_Data segment:_

• • • • •

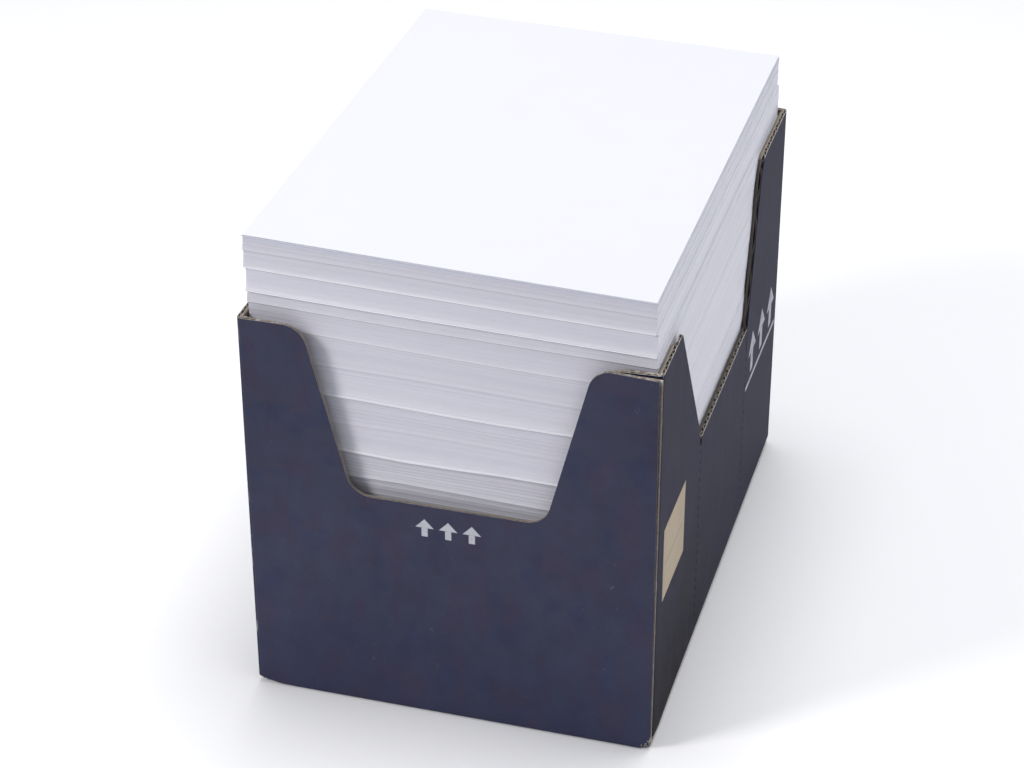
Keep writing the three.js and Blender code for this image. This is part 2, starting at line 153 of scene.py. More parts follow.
class Bench:
    """Puts nodes in one tree and joins them, so that a finish reads as a list of steps."""

    def __init__(self, tree: bpy.types.NodeTree) -> None:
        """Starts on a tree and empties it."""
        self.tree = tree
        tree.nodes.clear()

    def node(self, kind: str, inputs: dict | None = None, **settings: object) -> bpy.types.Node:
        """Adds one node.

        Args:
            kind: The node's type name.
            inputs: Values or sockets, by the input's name or number.
            settings: Properties of the node itself.

        Returns:
            The new node.
        """
        made = self.tree.nodes.new(kind)
        for name, value in settings.items():
            setattr(made, name, value)
        for name, value in (inputs or {}).items():
            self.feed(made.inputs[name], value)
        return made

    def feed(self, socket: bpy.types.NodeSocket, value: object) -> None:
        """Links an input to a socket, or sets it to a constant.

        Args:
            socket: The input.
            value: The socket that it is linked to, or the constant.
        """
        if isinstance(value, bpy.types.NodeSocket):
            self.tree.links.new(value, socket)
        else:
            socket.default_value = value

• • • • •

Repeat the whole listing exactly, keeping every line intact.

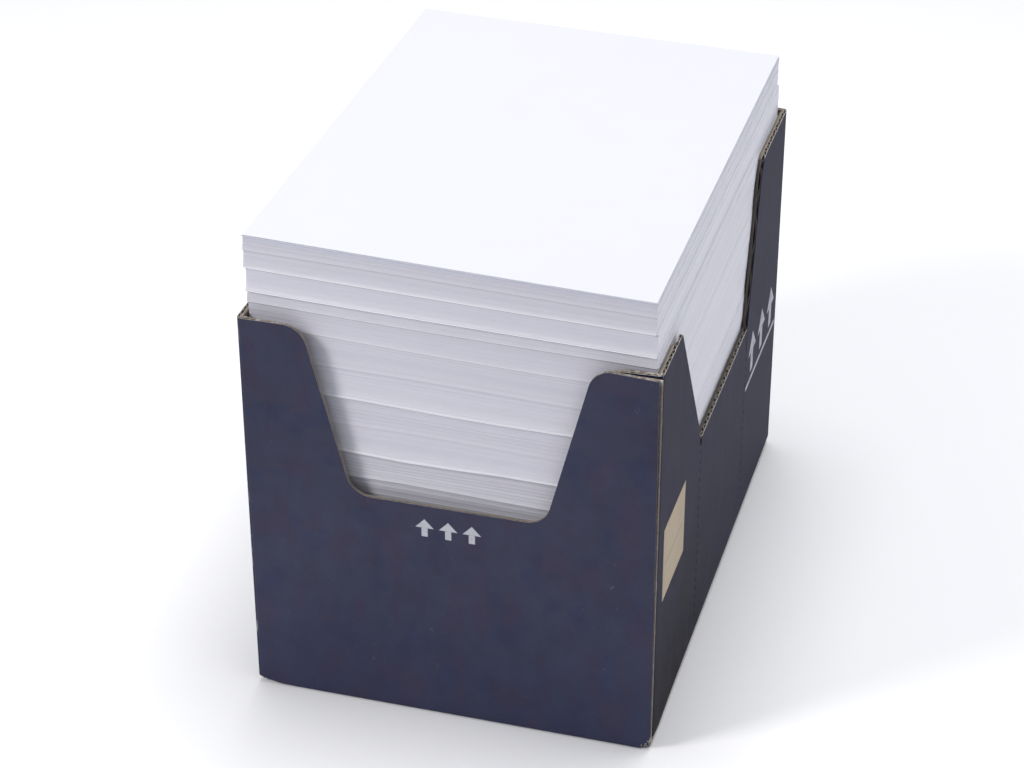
Keep writing the three.js and Blender code for this image. This is part 2, starting at line 153 of scene.py. More parts follow.
class Bench:
    """Puts nodes in one tree and joins them, so that a finish reads as a list of steps."""

    def __init__(self, tree: bpy.types.NodeTree) -> None:
        """Starts on a tree and empties it."""
        self.tree = tree
        tree.nodes.clear()

    def node(self, kind: str, inputs: dict | None = None, **settings: object) -> bpy.types.Node:
        """Adds one node.

        Args:
            kind: The node's type name.
            inputs: Values or sockets, by the input's name or number.
            settings: Properties of the node itself.

        Returns:
            The new node.
        """
        made = self.tree.nodes.new(kind)
        for name, value in settings.items():
            setattr(made, name, value)
        for name, value in (inputs or {}).items():
            self.feed(made.inputs[name], value)
        return made

    def feed(self, socket: bpy.types.NodeSocket, value: object) -> None:
        """Links an input to a socket, or sets it to a constant.

        Args:
            socket: The input.
            value: The socket that it is linked to, or the constant.
        """
        if isinstance(value, bpy.types.NodeSocket):
            self.tree.links.new(value, socket)
        else:
            socket.default_value = value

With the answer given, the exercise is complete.